## Exercise
Start at the line containing "frontScrews.forEach((z, i) =>", stop at the line containing "if empty is", and set down every line in that stretch exactly as written, and nothing else.

======== Data segment

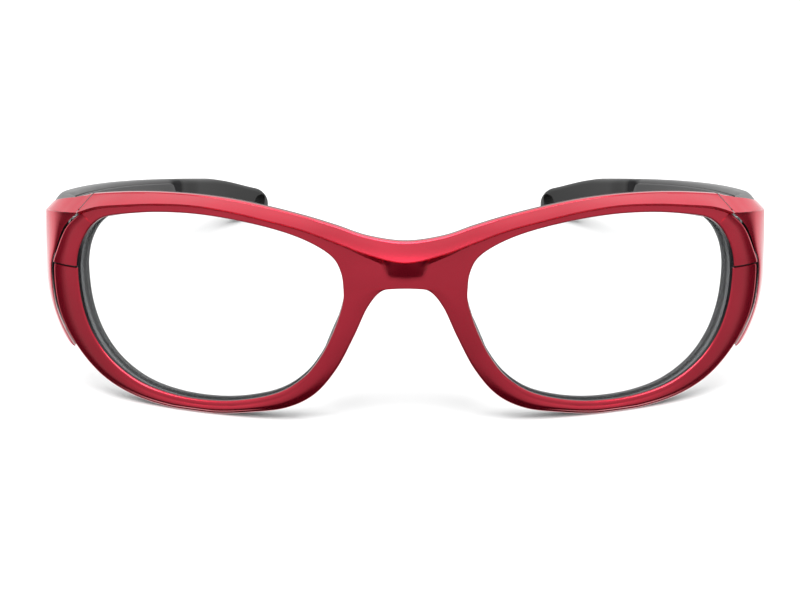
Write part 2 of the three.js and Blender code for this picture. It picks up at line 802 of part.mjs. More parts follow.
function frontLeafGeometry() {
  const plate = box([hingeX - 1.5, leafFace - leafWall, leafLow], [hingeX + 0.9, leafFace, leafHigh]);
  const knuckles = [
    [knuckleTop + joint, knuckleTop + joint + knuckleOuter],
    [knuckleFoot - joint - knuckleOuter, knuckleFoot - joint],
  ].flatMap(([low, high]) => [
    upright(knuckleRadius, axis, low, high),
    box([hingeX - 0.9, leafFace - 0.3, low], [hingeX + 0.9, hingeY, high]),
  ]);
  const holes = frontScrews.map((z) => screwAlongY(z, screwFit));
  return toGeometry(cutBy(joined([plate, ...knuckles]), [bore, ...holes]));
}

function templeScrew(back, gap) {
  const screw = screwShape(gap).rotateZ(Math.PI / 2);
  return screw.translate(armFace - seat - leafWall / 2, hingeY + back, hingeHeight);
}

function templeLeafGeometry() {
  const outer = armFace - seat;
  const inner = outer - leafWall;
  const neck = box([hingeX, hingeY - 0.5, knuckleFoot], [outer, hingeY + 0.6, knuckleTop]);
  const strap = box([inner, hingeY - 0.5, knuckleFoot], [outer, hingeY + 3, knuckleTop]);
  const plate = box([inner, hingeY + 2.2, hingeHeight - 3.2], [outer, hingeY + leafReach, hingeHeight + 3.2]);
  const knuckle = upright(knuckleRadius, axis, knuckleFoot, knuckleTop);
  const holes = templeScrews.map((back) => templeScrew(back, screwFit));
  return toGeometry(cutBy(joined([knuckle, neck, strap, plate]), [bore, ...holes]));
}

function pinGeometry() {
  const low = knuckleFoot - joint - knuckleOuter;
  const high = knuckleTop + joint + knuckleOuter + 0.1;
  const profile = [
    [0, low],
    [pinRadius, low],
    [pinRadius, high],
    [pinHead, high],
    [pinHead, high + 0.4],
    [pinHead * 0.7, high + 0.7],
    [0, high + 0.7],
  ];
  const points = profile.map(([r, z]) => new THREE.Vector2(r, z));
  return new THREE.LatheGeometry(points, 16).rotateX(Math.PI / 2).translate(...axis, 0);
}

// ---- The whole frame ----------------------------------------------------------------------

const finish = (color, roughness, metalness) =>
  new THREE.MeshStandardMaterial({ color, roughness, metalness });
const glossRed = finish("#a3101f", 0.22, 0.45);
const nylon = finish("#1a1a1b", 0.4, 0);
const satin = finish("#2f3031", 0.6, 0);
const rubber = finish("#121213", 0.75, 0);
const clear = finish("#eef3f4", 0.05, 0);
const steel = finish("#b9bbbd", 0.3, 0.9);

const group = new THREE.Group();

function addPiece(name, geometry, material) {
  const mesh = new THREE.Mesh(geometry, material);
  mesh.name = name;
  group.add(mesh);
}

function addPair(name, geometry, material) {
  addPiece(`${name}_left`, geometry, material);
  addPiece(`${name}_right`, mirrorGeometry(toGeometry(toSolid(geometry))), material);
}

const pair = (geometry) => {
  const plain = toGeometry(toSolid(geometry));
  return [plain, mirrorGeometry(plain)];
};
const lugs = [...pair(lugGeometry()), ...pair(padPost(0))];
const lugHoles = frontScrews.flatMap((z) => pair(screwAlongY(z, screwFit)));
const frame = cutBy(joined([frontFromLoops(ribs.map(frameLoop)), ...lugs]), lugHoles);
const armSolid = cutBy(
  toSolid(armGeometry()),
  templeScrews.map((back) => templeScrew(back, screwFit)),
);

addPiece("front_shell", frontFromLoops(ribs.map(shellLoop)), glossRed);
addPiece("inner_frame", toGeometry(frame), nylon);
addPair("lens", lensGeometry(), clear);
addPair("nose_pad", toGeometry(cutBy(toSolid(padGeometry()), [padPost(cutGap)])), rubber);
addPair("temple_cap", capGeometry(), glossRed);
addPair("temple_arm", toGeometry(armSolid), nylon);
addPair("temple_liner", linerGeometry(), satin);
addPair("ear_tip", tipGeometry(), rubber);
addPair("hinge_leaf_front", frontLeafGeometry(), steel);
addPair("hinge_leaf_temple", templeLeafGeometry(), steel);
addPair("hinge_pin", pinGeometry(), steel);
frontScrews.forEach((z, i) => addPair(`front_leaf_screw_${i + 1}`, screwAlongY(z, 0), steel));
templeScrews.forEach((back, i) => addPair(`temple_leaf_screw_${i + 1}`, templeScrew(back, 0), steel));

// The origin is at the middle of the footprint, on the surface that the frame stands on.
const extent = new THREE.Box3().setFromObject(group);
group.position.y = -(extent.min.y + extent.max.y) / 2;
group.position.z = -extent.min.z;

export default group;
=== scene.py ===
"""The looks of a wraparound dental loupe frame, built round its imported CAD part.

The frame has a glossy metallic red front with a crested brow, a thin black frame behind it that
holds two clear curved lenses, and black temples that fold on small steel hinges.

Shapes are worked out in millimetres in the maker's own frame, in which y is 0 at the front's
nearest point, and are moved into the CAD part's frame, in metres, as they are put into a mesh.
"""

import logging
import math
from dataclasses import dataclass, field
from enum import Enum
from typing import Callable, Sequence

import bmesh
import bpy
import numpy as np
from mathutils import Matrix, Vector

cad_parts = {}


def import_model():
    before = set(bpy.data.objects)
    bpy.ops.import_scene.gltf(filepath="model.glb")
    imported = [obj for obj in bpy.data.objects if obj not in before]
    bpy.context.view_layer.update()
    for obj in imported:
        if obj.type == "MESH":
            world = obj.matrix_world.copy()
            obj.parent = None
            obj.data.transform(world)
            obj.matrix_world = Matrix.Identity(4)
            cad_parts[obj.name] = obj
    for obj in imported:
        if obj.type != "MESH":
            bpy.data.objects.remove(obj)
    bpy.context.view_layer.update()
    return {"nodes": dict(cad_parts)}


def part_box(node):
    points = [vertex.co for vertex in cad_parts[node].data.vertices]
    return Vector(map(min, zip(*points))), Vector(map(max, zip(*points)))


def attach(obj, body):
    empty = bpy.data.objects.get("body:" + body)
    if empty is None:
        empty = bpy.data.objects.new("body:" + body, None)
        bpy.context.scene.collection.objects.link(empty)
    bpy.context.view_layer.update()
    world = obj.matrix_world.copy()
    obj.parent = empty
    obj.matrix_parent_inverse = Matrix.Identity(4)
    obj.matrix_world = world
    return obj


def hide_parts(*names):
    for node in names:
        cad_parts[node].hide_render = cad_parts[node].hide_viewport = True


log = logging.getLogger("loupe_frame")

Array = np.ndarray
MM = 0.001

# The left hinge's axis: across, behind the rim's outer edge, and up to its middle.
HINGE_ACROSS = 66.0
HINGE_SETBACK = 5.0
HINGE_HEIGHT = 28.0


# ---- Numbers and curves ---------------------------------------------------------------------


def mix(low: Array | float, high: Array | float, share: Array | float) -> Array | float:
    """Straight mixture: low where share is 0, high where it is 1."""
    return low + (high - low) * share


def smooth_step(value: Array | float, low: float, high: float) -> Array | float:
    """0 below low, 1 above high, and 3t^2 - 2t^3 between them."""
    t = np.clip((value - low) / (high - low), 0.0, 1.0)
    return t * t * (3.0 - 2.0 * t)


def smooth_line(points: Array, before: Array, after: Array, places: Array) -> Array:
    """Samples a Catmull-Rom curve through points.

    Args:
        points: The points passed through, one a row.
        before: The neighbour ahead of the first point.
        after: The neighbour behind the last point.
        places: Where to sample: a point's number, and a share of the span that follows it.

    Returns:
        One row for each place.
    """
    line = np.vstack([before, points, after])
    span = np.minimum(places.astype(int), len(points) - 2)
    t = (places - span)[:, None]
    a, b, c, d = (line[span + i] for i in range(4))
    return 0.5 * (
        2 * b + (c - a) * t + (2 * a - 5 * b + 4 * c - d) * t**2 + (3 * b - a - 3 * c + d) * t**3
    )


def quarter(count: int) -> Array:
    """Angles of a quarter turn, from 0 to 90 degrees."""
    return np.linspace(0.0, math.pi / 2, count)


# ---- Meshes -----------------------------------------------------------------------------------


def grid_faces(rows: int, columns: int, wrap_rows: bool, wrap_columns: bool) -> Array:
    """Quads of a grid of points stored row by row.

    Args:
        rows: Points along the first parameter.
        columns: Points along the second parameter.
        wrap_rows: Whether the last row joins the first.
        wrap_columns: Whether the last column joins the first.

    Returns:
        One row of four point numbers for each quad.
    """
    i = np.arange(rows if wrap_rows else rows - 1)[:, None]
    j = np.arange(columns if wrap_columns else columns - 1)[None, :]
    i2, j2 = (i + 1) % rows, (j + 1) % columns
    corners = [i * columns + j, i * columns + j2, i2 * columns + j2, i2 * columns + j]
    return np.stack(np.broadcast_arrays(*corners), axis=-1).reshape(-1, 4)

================

## Result for this exercise
frontScrews.forEach((z, i) => addPair(`front_leaf_screw_${i + 1}`, screwAlongY(z, 0), steel));
templeScrews.forEach((back, i) => addPair(`temple_leaf_screw_${i + 1}`, templeScrew(back, 0), steel));

// The origin is at the middle of the footprint, on the surface that the frame stands on.
const extent = new THREE.Box3().setFromObject(group);
group.position.y = -(extent.min.y + extent.max.y) / 2;
group.position.z = -extent.min.z;

export default group;
=== scene.py ===
"""The looks of a wraparound dental loupe frame, built round its imported CAD part.

The frame has a glossy metallic red front with a crested brow, a thin black frame behind it that
holds two clear curved lenses, and black temples that fold on small steel hinges.

Shapes are worked out in millimetres in the maker's own frame, in which y is 0 at the front's
nearest point, and are moved into the CAD part's frame, in metres, as they are put into a mesh.
"""

import logging
import math
from dataclasses import dataclass, field
from enum import Enum
from typing import Callable, Sequence

import bmesh
import bpy
import numpy as np
from mathutils import Matrix, Vector

cad_parts = {}


def import_model():
    before = set(bpy.data.objects)
    bpy.ops.import_scene.gltf(filepath="model.glb")
    imported = [obj for obj in bpy.data.objects if obj not in before]
    bpy.context.view_layer.update()
    for obj in imported:
        if obj.type == "MESH":
            world = obj.matrix_world.copy()
            obj.parent = None
            obj.data.transform(world)
            obj.matrix_world = Matrix.Identity(4)
            cad_parts[obj.name] = obj
    for obj in imported:
        if obj.type != "MESH":
            bpy.data.objects.remove(obj)
    bpy.context.view_layer.update()
    return {"nodes": dict(cad_parts)}


def part_box(node):
    points = [vertex.co for vertex in cad_parts[node].data.vertices]
    return Vector(map(min, zip(*points))), Vector(map(max, zip(*points)))


def attach(obj, body):
    empty = bpy.data.objects.get("body:" + body)
    if empty is None:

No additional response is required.